If I summoned him to court and he answered,
I do not believe he would hear my voice. (9:14-16)
If it be a trial of strength—he is the Mighty One!
If it be a trial at court—who will arraign him for me?
Though I am innocent, my mouth would condemn me;
Though I am blameless, he would declare me perverse. (9:19-20)
This is the sort of reasoning that leads Job to ask for someone to intervene, to even the playing field with God, so to speak. In the end, he settles on his go’el, that is, his redeemer (19:25-27):
I, I know that my redeemer lives
And afterwards he will rise on the dust—
After, that is, my skin is peeled off!
But from my flesh I would behold Eloah;
I, I would behold him
My eyes would see him, not another’s—
My heart heaves in my breast.
This figure is the opposite number to the Satan, a individual who rises in the divine counsel to move God to vindicate Job. If the Satan is the Prosecutor, then Job’s go’el is a kinsman who serves as the Defense. And Job really wants to be in that courtroom when his redeemer stands to defend him.
(Are ya gettin’ some Christian vibes here? Even though the resurrection stuff is a no-go? Inchoate, but nevertheless…)
Job has one other thing to say about God before we leave this section. In affirming his own innocence, Job draws some conclusions about God’s justice. The friends taught that the guilty are punished and the innocent vindicated and protected. Job is convinced otherwise (9:21-24):
I am blameless!
I do not know myself!
I loathe my life!
It is all the same. Therefore I would say:
“Guiltless and guilty, he destroys both!
When a scourge brings sudden death
He mocks the despair of the innocent.
The earth is handed over to a criminal;
He blindfolds her judges.
If not he, then who?”
Job affirms his innocence in the word “blameless,” used by both God and the narrator in the prologue. His transformation under God’s response to the Satan’s speech has made him unrecognizable, even to himself and he wishes to die rather than live under God’s intimidating presence.
In these circumstances, he begins to formulate the charges he would bring against God. God is arbitrary in his execution of justice, treating the guilty and the guiltless equally by destroying both. As evidence, Job offers the example of scourges. In these plagues, famines, or pestilences, God mocks the innocent who cry to him for help. Finally, God is the author of social disorder as well as cosmic disorder (vv. 5-7) and personal disasters (vv. 11-12).
Aye yi yi. No guts, no glory, I guess.
Job in Chapter 12
This is Job’s doxology on God’s wisdom, followed by a few choice words for his friends. As you know, Job is no longer impressed with how the universe is being run, so consider this your satire alert:
With him are wisdom and power,
His are counsel and understanding.
Hm. Nothing wrong there. In fact, these are the attributes of the ideal ruler (Is 11:2). They are also the attributes of primordial Wisdom (Pr 8:15).

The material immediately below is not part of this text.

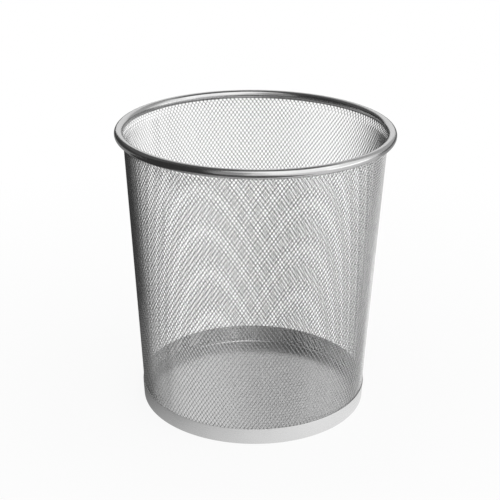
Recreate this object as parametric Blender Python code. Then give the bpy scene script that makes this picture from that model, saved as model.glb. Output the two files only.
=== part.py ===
"""Metal mesh wastebasket: a rolled rim, a tapered mesh wall, a base band and a floor pan.

Everything is in metres with +Z up. The origin is on the floor, under the middle of the foot.
The four pieces are turned about the Z axis, as sheet steel is rolled and spun on the real one.
"""

import math

import bmesh
import bpy

# Overall sizes
HEIGHT = 0.310
RIM_DIAMETER = 0.295
FOOT_DIAMETER = 0.2461

# Rolled rim tube, with the slot underneath that grips the mesh
TUBE_DIAMETER = 0.0095
TUBE_SHEET = 0.0006
SLOT_SET_IN = 0.0022

# Mesh wall: its depth over the raised strands, its flared top row and its lapped seam
MESH_DEPTH = 0.0015
MESH_ENTRY = 0.0028
FLARE_OUT = 0.00315
FLARE_HEIGHT = 0.0070
LAP_WIDTH = 0.0090
LAP_DEPTH = 0.0008
LAP_AZIMUTH = math.radians(143)

# Plain grid of openings through the wall, each standing for many small diamonds of the mesh
OPENINGS_ROUND = 24
OPENINGS_HIGH = 8
RING_HEIGHT = 0.0075
RING_MARGIN = 0.0020

# Base band, with its lower edge turned in as a ledge
BAND_HEIGHT = 0.0185
BAND_SHEET = 0.0005
BAND_BEND = 0.0008
LEDGE_WIDTH = 0.0050

# Floor pan, with a pressed step that drops its middle through the ledge
FLOOR_SHEET = 0.0006
STEP_RUN = 0.0010

# Gap left between pieces that touch on the real one
FIT = 0.0003

# How finely round shapes are cut
SEGMENTS = 80
OPENING_STEPS = 2
TUBE_STEPS = 20
BORE_STEPS = 10
FLARE_STEPS = 6
BEND_STEPS = 3
SHARP_ANGLE = math.radians(35)
WELD = 5e-6

# Lengths that follow from the sizes above
TUBE_RADIUS = TUBE_DIAMETER / 2
HOOP_RADIUS = RIM_DIAMETER / 2 - TUBE_RADIUS
HOOP_HEIGHT = HEIGHT - TUBE_RADIUS
SLOT_RADIUS = HOOP_RADIUS - SLOT_SET_IN
FLARE_TOP = HOOP_HEIGHT - TUBE_RADIUS
NECK_HEIGHT = FLARE_TOP - FLARE_HEIGHT
NECK_RADIUS = SLOT_RADIUS - FLARE_OUT
FOOT_RADIUS = FOOT_DIAMETER / 2 - BAND_SHEET - FIT - MESH_DEPTH / 2
LEDGE_INSIDE = FOOT_DIAMETER / 2 - LEDGE_WIDTH
FLOOR_UNDERSIDE = BAND_SHEET + FIT
FLOOR_TOP = FLOOR_UNDERSIDE + FLOOR_SHEET
WALL_BOTTOM = BAND_SHEET + BAND_BEND
LAP_BOTTOM = FLOOR_TOP + FIT
BAR_ANGLE = LAP_WIDTH / NECK_RADIUS
BAR_PITCH = 2 * math.pi / OPENINGS_ROUND
OPEN_BOTTOM = BAND_HEIGHT + RING_MARGIN
OPEN_TOP = NECK_HEIGHT - RING_MARGIN
ROW_PITCH = (OPEN_TOP - OPEN_BOTTOM + RING_HEIGHT) / OPENINGS_HIGH


def clear_scene():
    for obj in list(bpy.data.objects):
        bpy.data.objects.remove(obj, do_unlink=True)


def steel(name, colour, roughness):
    material = bpy.data.materials.new(name)
    material.use_nodes = True
    shader = material.node_tree.nodes["Principled BSDF"]
    shader.inputs["Base Color"].default_value = (*colour, 1.0)
    shader.inputs["Metallic"].default_value = 1.0
    shader.inputs["Roughness"].default_value = roughness
    return material


def wall_radius(height):
    """Radius of the middle of the mesh: a straight cone up to the neck, then a smooth flare."""
    if height <= NECK_HEIGHT:
        return FOOT_RADIUS + (NECK_RADIUS - FOOT_RADIUS) * height / NECK_HEIGHT
    share = min((height - NECK_HEIGHT) / FLARE_HEIGHT, 1.0)
    return NECK_RADIUS + FLARE_OUT * share * share * (3 - 2 * share)


def arc(centre, radius, start, end, steps):
    """Points round a centre in the (radius, height) plane. The angles run from straight down, outwards."""
    points = []
    for step in range(steps + 1):
        angle = start + (end - start) * step / steps
        points.append((centre[0] + radius * math.sin(angle), centre[1] - radius * math.cos(angle)))
    return points


def turned(outline, sweeps, start=0.0, closed=True):
    """Spins an outline of (radius, height) points about Z. Each sweep is an angle and its steps."""
    bm = bmesh.new()
    cos_start = math.cos(start)
    sin_start = math.sin(start)
    verts = [bm.verts.new((r * cos_start, r * sin_start, z)) for r, z in outline]
    edges = [bm.edges.new(pair) for pair in zip(verts, verts[1:])]
    if closed:
        edges.append(bm.edges.new((verts[-1], verts[0])))
    ring = verts + edges
    for angle, steps in sweeps:
        swept = bmesh.ops.spin(
            bm, geom=ring, cent=(0, 0, 0), axis=(0, 0, 1), dvec=(0, 0, 0), angle=angle, steps=steps
        )
        ring = swept["geom_last"]
    bmesh.ops.remove_doubles(bm, verts=bm.verts, dist=WELD)
    bmesh.ops.recalc_face_normals(bm, faces=bm.faces)
    return bm


def placed(name, bm, material, parent, height=0.0):
    """Makes an object of the mesh, shaded smooth, with its own origin at the given height."""
    mesh = bpy.data.meshes.new(name)
    bm.to_mesh(mesh)
    bm.free()
    mesh.shade_smooth()
    mesh.set_sharp_from_angle(angle=SHARP_ANGLE)
    mesh.materials.append(material)
    obj = bpy.data.objects.new(name, mesh)
    obj.location = (0, 0, height)
    obj.parent = parent
    bpy.context.scene.collection.objects.link(obj)
    return obj


def rim_hoop(parent):
    """A rolled tube bent into a hoop. Its seam stays open underneath, where the mesh goes in."""
    half_slot = MESH_DEPTH / 2 + FIT
    bore = TUBE_RADIUS - TUBE_SHEET
    outer_lip = math.asin((half_slot - SLOT_SET_IN) / TUBE_RADIUS)
    inner_lip = -math.asin((half_slot + SLOT_SET_IN) / bore) + 2 * math.pi
    centre = (HOOP_RADIUS, 0.0)
    outline = arc(centre, TUBE_RADIUS, outer_lip, inner_lip, TUBE_STEPS)
    outline += arc(centre, bore, inner_lip, outer_lip, BORE_STEPS)
    bm = turned(outline, [(2 * math.pi, SEGMENTS)])
    return placed("rim_hoop", bm, steel("satin_rim_steel", (0.62, 0.62, 0.62), 0.22), parent, HOOP_HEIGHT)


def wall_line(offset, top):
    """One face of the mesh wall from its foot to its top edge, set off from the middle by offset."""
    heights = [WALL_BOTTOM, LAP_BOTTOM]
    for row in range(OPENINGS_HIGH):
        sill = OPEN_BOTTOM + row * ROW_PITCH
        heights += [sill, sill + ROW_PITCH - RING_HEIGHT]
    heights += [NECK_HEIGHT + FLARE_HEIGHT * step / FLARE_STEPS for step in range(FLARE_STEPS + 1)]
    heights.append(top)
    return [(wall_radius(height) + offset, height) for height in heights]


def in_opening(point):
    """Whether a point of the wall lies in one of its openings, and so off the bars and the rings."""
    turn = (math.atan2(point.y, point.x) - LAP_AZIMUTH) % BAR_PITCH
    climb = (point.z - OPEN_BOTTOM) % ROW_PITCH
    between_bars = BAR_ANGLE / 2 < turn < BAR_PITCH - BAR_ANGLE / 2
    between_rings = OPEN_BOTTOM < point.z < OPEN_TOP and climb < ROW_PITCH - RING_HEIGHT
    return between_bars and between_rings


def on_lap(point):
    """Whether a point lies on the inner face of the bar where the sheet laps."""
    turn = math.atan2(point.y, point.x) - LAP_AZIMUTH
    inside = math.hypot(point.x, point.y) < wall_radius(point.z) - MESH_DEPTH / 4
    return inside and LAP_BOTTOM < point.z < NECK_HEIGHT and abs(turn) < BAR_ANGLE / 4


def push_in(extruded, depth):
    """Moves the vertices of an extruded region towards the axis by depth."""
    for vert in (item for item in extruded["geom"] if isinstance(item, bmesh.types.BMVert)):
        radius = math.hypot(vert.co.x, vert.co.y)
        vert.co.x *= 1 - depth / radius
        vert.co.y *= 1 - depth / radius


def mesh_wall(parent):
    """The mesh as a tapered tube of upright bars and rings. The bar where the sheet laps is thicker."""
    top = HOOP_HEIGHT - math.sqrt(TUBE_RADIUS**2 - SLOT_SET_IN**2) + MESH_ENTRY
    sweeps = [(BAR_ANGLE, 1), (BAR_PITCH - BAR_ANGLE, OPENING_STEPS)] * OPENINGS_ROUND
    bm = turned(wall_line(MESH_DEPTH / 2, top), sweeps, LAP_AZIMUTH - BAR_ANGLE / 2, closed=False)
    opened = [face for face in bm.faces if in_opening(face.calc_center_median())]
    bmesh.ops.delete(bm, geom=opened, context="FACES")
    push_in(bmesh.ops.extrude_face_region(bm, geom=bm.faces[:], use_keep_orig=True), MESH_DEPTH)
    lap_faces = [face for face in bm.faces if on_lap(face.calc_center_median())]
    lap = bmesh.ops.extrude_face_region(bm, geom=lap_faces)
    bmesh.ops.delete(bm, geom=lap_faces, context="FACES_ONLY")
    push_in(lap, LAP_DEPTH)
    bmesh.ops.recalc_face_normals(bm, faces=bm.faces)
    return placed("mesh_wall", bm, steel("plated_mesh_steel", (0.55, 0.55, 0.55), 0.35), parent)


def base_band(parent):
    """A strip round the foot of the mesh. Its lower edge bends in and ends as a flat ledge."""
    offset = MESH_DEPTH / 2 + FIT
    bend_inside = (wall_radius(WALL_BOTTOM) + offset - BAND_BEND, BAND_SHEET + BAND_BEND)
    bend_outside = BAND_BEND + BAND_SHEET
    outline = [(LEDGE_INSIDE, 0.0)]
    outline += arc(bend_inside, bend_outside, 0.0, math.pi / 2, BEND_STEPS)
    outline.append((wall_radius(BAND_HEIGHT) + offset + BAND_SHEET, BAND_HEIGHT))
    outline.append((wall_radius(BAND_HEIGHT) + offset, BAND_HEIGHT))
    outline += arc(bend_inside, BAND_BEND, math.pi / 2, 0.0, BEND_STEPS)
    outline.append((LEDGE_INSIDE, BAND_SHEET))
    bm = turned(outline, [(2 * math.pi, SEGMENTS)])
    return placed("base_band", bm, steel("satin_band_steel", (0.66, 0.66, 0.66), 0.30), parent)


def floor_pan(parent):
    """A disc whose edge lies on the ledge and whose middle is pressed down through it."""
    edge = wall_radius(FLOOR_UNDERSIDE) - MESH_DEPTH / 2 - FIT
    shoulder = LEDGE_INSIDE - FIT
    outline = [
        (0.0, 0.0),
        (shoulder - STEP_RUN, 0.0),
        (shoulder, FLOOR_UNDERSIDE),
        (edge, FLOOR_UNDERSIDE),
        (edge, FLOOR_TOP),
        (shoulder - FLOOR_SHEET / 2, FLOOR_TOP),
        (shoulder - STEP_RUN - FLOOR_SHEET / 2, FLOOR_SHEET),
        (0.0, FLOOR_SHEET),
    ]
    bm = turned(outline, [(2 * math.pi, SEGMENTS)], closed=False)
    return placed("floor_pan", bm, steel("bright_floor_steel", (0.60, 0.60, 0.60), 0.25), parent)


def main():
    clear_scene()
    basket = bpy.data.objects.new("wastebasket", None)
    bpy.context.scene.collection.objects.link(basket)
    rim_hoop(basket)
    mesh_wall(basket)
    base_band(basket)
    floor_pan(basket)


main()
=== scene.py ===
"""Dressed model of a metal mesh wastebasket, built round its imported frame.

The wall is raised expanded steel, rolled to a taper and lapped along one upright seam. Its flared
top row goes up into the slot of a rolled rim. Its foot stands in a steel band, whose lower edge is
turned in as a ledge, and a floor pan lies on that ledge with its middle pressed down through it.
Lengths are in metres, +Z is up, and the origin is on the floor under the middle of the foot.
"""

import logging
import math
from dataclasses import dataclass, field
from enum import Enum

import bpy
import numpy as np
from mathutils import Matrix, Quaternion, Vector


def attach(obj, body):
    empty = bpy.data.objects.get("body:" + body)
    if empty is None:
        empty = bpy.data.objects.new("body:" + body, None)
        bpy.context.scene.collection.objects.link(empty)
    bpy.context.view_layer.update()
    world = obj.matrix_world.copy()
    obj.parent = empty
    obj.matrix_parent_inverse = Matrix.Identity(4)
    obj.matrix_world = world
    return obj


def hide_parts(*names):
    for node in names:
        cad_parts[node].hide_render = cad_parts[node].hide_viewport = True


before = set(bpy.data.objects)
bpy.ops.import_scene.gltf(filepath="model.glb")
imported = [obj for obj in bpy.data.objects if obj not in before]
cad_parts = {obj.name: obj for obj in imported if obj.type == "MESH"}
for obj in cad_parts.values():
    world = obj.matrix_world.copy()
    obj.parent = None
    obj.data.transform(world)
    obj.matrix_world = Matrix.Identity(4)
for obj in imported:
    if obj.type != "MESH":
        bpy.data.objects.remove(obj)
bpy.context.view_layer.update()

LOG = logging.getLogger("wastebasket")
BODY = "root"
MM = 0.001
FULL_TURN = 2 * math.pi


class Slot(Enum):
    """The record's material slots."""

    RIM = "rim_steel"
    MESH = "mesh_steel"
    BAND = "band_steel"
    FLOOR = "floor_steel"


class GrainRun(Enum):
    """Which way the fine lines of a rolled or drawn surface run."""

    ALONG_UV = "along the piece's own length map"
    ACROSS_SHEET = "straight across the flat sheet"
    EVERY_WAY = "no lines, only a mottle"


def linear(colour: str) -> tuple[float, float, float, float]:
    """Turns an sRGB hex colour into a linear one.

    Formula: each channel c becomes c / 12.92 below 0.04045 and ((c + 0.055) / 1.055) ** 2.4 above it.

    Args:
        colour: Six hex digits after a hash.

    Returns:
        Linear red, green, blue and an alpha of 1.
    """
    channels = [int(colour[i : i + 2], 16) / 255 for i in (1, 3, 5)]
    red, green, blue = (c / 12.92 if c <= 0.04045 else ((c + 0.055) / 1.055) ** 2.4 for c in channels)
    return red, green, blue, 1.0


def add_node(
    tree: bpy.types.NodeTree, kind: str, sockets: dict | None = None, **settings: object
) -> bpy.types.Node:
    """Adds one node, with its settings, its fixed values and the links into it.

    Args:
        tree: The node tree of a material, lamp or world.
        kind: Blender's name for the kind of node.
        sockets: A value or an output socket for each input that isn't left at its default.
        settings: Properties of the node itself.

    Returns:
        The new node.
    """
    node = tree.nodes.new(kind)
    for name, value in settings.items():
        setattr(node, name, value)
    for socket, value in (sockets or {}).items():
        if isinstance(value, bpy.types.NodeSocket):
            tree.links.new(value, node.inputs[socket])
        else:
            node.inputs[socket].default_value = value
    return node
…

When he breaks down there is no rebuilding;
When he imprisons there is no release.
When he holds back the waters, they dry up;
When he lets them loose they overthrow the earth.
Here find that God’s perfect kingship is demonstrated in the way he disturbs the created order and overthrows the social organizations of humans. When he withholds rain, there are droughts. When he sends rain, there are floods.
With him are might and efficiency,
Those who are mislead and who mislead are his.
This introduces the rest of the doxology, as the efficacy of God’s wisdom is displayed by a picture of the world as a crowd of clueless, befuddled, half-dressed wanderers groping in utter darkness.
He makes counselors wander naked
And makes judges go mad.
He undoes the belt of kings
And removes the girdle from their loins.
He makes priests wander naked
And subvert temple officials.
He deprives the trustworthy of speech
And takes the discernment of elders.
He pours contempt on the great
And loosen the girdle of the valiant.
He exposes the depths of darkness
And brings deep gloom to light.
He leads some nations astray and destroys them;
Others he scatters and leads away.
He deprives a people’s leaders of their mind
And makes them wander in a trackless waste.
They grope in darkness with no light;
He makes them wander like a drunkard.
The final verse return to the original point of contempt. By depriving social leaders of their minds, society is left to flounder and wander. God, along with Wisdom, was supposed to have set up a “way” for everything, but that’s not quite how it all worked out.
And finally, Job has some words for his friends (13:1-5):
Behold, my eye has seen all this;
My ear has heard and understood it.
What you know, I know too.
I am not inferior to you.
Yes, I would state my case before Shaddai;
I would insist on arguing my suit with El.
But you, you fabricate lies.
You are all quacks.
If only you would remain silent,
It would count as wisdom for you.
I included this so that you can see here how the relationship between Job and his friends has deteriorated. Plus, that last couplet cracks me up every time I read it…
Anyway…we come to the God of Job. Job assumed that God was supposed to rule his world with retributive theology. If you’re good, you’re rewarded. If you’re bad, you’re punished. If you’re bad enough, you’re destroyed. Since it obviously isn’t run on these lines, God must be a criminal. God is arbitrary, inefficient, cruel, and does not rule wisely. He’s after Job, and Job wants to bring him to court and talk to him about it.
Aye yi yi. He’s gonna get his wish, too, but it’s not gonna turn out quite the way he imagined it would.